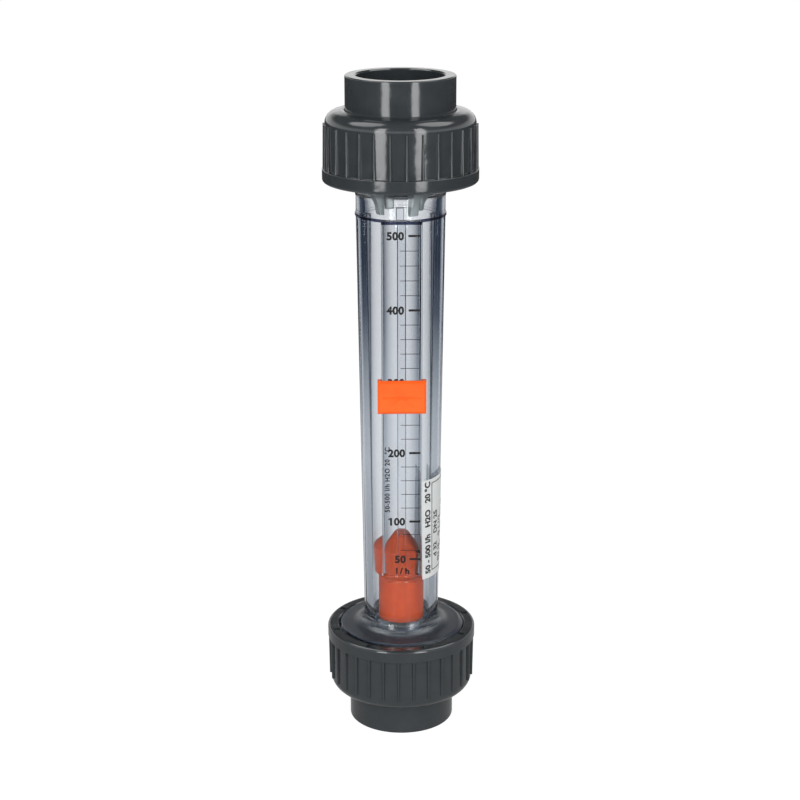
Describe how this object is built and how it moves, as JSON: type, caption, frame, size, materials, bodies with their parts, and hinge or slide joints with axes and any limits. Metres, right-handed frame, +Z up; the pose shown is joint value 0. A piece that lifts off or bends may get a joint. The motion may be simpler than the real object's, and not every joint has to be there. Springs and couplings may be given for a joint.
{
  "type": "rotameter",
  "caption": "Clear variable-area flow meter with a tapered tube, orange float, sliding setpoint marker and ribbed union nuts on socket connectors.",
  "frame": {"origin": "centre of the lower connector's end face, which the part stands on", "axes": "+Z up along the tube in the direction of flow, -Y towards the scale, +X towards the label"},
  "size_m": [0.0568, 0.0568, 0.25],
  "materials": {
    "clear_tube": "clear, glossy",
    "float_orange": "satin",
    "stop_plastic": "satin, slightly translucent",
    "o_ring_rubber": "matt",
    "grey_pvc": "moulded satin",
    "slider_orange": "moulded gloss",
    "label_white": "printed film"
  },
  "bodies": {
    "tube": {"measuring_tube": "clear_tube", "lower_stop": "stop_plastic", "upper_stop": "stop_plastic", "lower_o_ring": "o_ring_rubber", "upper_o_ring": "o_ring_rubber", "label": "label_white"},
    "float": {"float": "float_orange"},
    "setpoint": {"setpoint_slider": "slider_orange"},
    "lower_end": {"lower_connector": "grey_pvc"},
    "lower_nut": {"lower_union_nut": "grey_pvc"},
    "upper_end": {"upper_connector": "grey_pvc"},
    "upper_nut": {"upper_union_nut": "grey_pvc"}
  },
  "joints": [
    {"name": "float_rise", "type": "slide", "parent": "tube", "child": "float", "axis": [0, 0, 1], "range_m": [0, 0.1265]},
    {"name": "setpoint_slide", "type": "slide", "parent": "tube", "child": "setpoint", "axis": [0, -0.014, 0.9999], "range_m": [-0.064, 0.0586]},
    {"name": "lower_end_draw", "type": "slide", "parent": "tube", "child": "lower_end", "axis": [0, 0, -1], "range_m": [0, 0.01155]},
    {"name": "lower_nut_turn", "type": "hinge", "parent": "lower_end", "child": "lower_nut", "pos_m": [0, 0, 0.025], "axis": [0, 0, -1], "range_deg": [0, 1800]},
    {"name": "upper_end_draw", "type": "slide", "parent": "tube", "child": "upper_end", "axis": [0, 0, 1], "range_m": [0, 0.01155]},
    {"name": "upper_nut_turn", "type": "hinge", "parent": "upper_end", "child": "upper_nut", "pos_m": [0, 0, 0.225], "axis": [0, 0, 1], "range_deg": [0, 1800]}
  ],
  "couplings": [
    {"joint": "lower_end_draw", "follows": "lower_nut_turn", "m_per_rad": 0.0003675},
    {"joint": "upper_end_draw", "follows": "upper_nut_turn", "m_per_rad": 0.0003675}
  ]
}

• Directions
Take the listing above and write it out again exactly.

• Expected answer
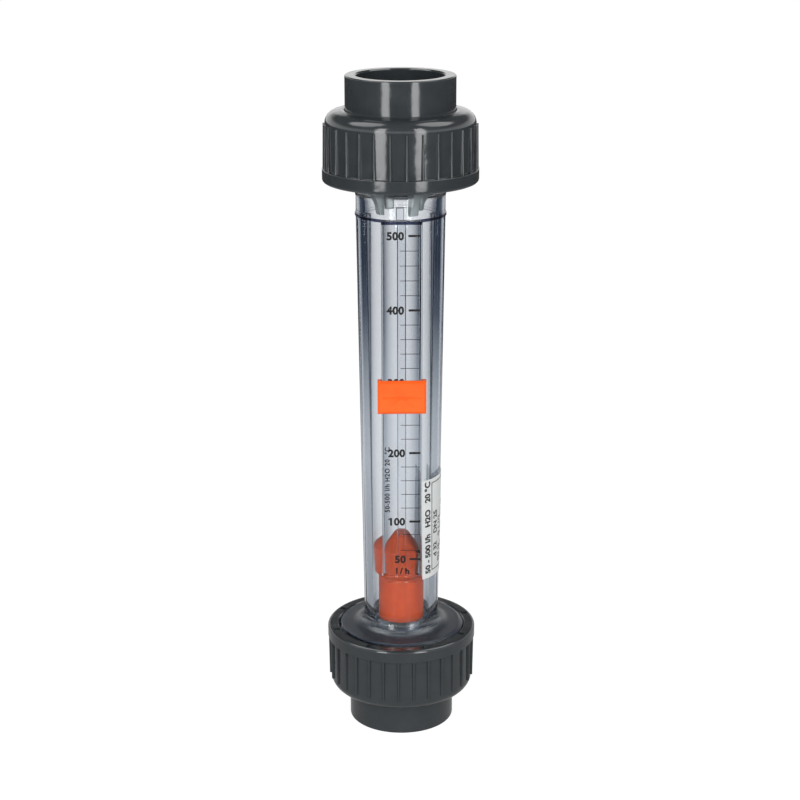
Describe how this object is built and how it moves, as JSON: type, caption, frame, size, materials, bodies with their parts, and hinge or slide joints with axes and any limits. Metres, right-handed frame, +Z up; the pose shown is joint value 0. A piece that lifts off or bends may get a joint. The motion may be simpler than the real object's, and not every joint has to be there. Springs and couplings may be given for a joint.
{
  "type": "rotameter",
  "caption": "Clear variable-area flow meter with a tapered tube, orange float, sliding setpoint marker and ribbed union nuts on socket connectors.",
  "frame": {"origin": "centre of the lower connector's end face, which the part stands on", "axes": "+Z up along the tube in the direction of flow, -Y towards the scale, +X towards the label"},
  "size_m": [0.0568, 0.0568, 0.25],
  "materials": {
    "clear_tube": "clear, glossy",
    "float_orange": "satin",
    "stop_plastic": "satin, slightly translucent",
    "o_ring_rubber": "matt",
    "grey_pvc": "moulded satin",
    "slider_orange": "moulded gloss",
    "label_white": "printed film"
  },
  "bodies": {
    "tube": {"measuring_tube": "clear_tube", "lower_stop": "stop_plastic", "upper_stop": "stop_plastic", "lower_o_ring": "o_ring_rubber", "upper_o_ring": "o_ring_rubber", "label": "label_white"},
    "float": {"float": "float_orange"},
    "setpoint": {"setpoint_slider": "slider_orange"},
    "lower_end": {"lower_connector": "grey_pvc"},
    "lower_nut": {"lower_union_nut": "grey_pvc"},
    "upper_end": {"upper_connector": "grey_pvc"},
    "upper_nut": {"upper_union_nut": "grey_pvc"}
  },
  "joints": [
    {"name": "float_rise", "type": "slide", "parent": "tube", "child": "float", "axis": [0, 0, 1], "range_m": [0, 0.1265]},
    {"name": "setpoint_slide", "type": "slide", "parent": "tube", "child": "setpoint", "axis": [0, -0.014, 0.9999], "range_m": [-0.064, 0.0586]},
    {"name": "lower_end_draw", "type": "slide", "parent": "tube", "child": "lower_end", "axis": [0, 0, -1], "range_m": [0, 0.01155]},
    {"name": "lower_nut_turn", "type": "hinge", "parent": "lower_end", "child": "lower_nut", "pos_m": [0, 0, 0.025], "axis": [0, 0, -1], "range_deg": [0, 1800]},
    {"name": "upper_end_draw", "type": "slide", "parent": "tube", "child": "upper_end", "axis": [0, 0, 1], "range_m": [0, 0.01155]},
    {"name": "upper_nut_turn", "type": "hinge", "parent": "upper_end", "child": "upper_nut", "pos_m": [0, 0, 0.225], "axis": [0, 0, 1], "range_deg": [0, 1800]}
  ],
  "couplings": [
    {"joint": "lower_end_draw", "follows": "lower_nut_turn", "m_per_rad": 0.0003675},
    {"joint": "upper_end_draw", "follows": "upper_nut_turn", "m_per_rad": 0.0003675}
  ]
}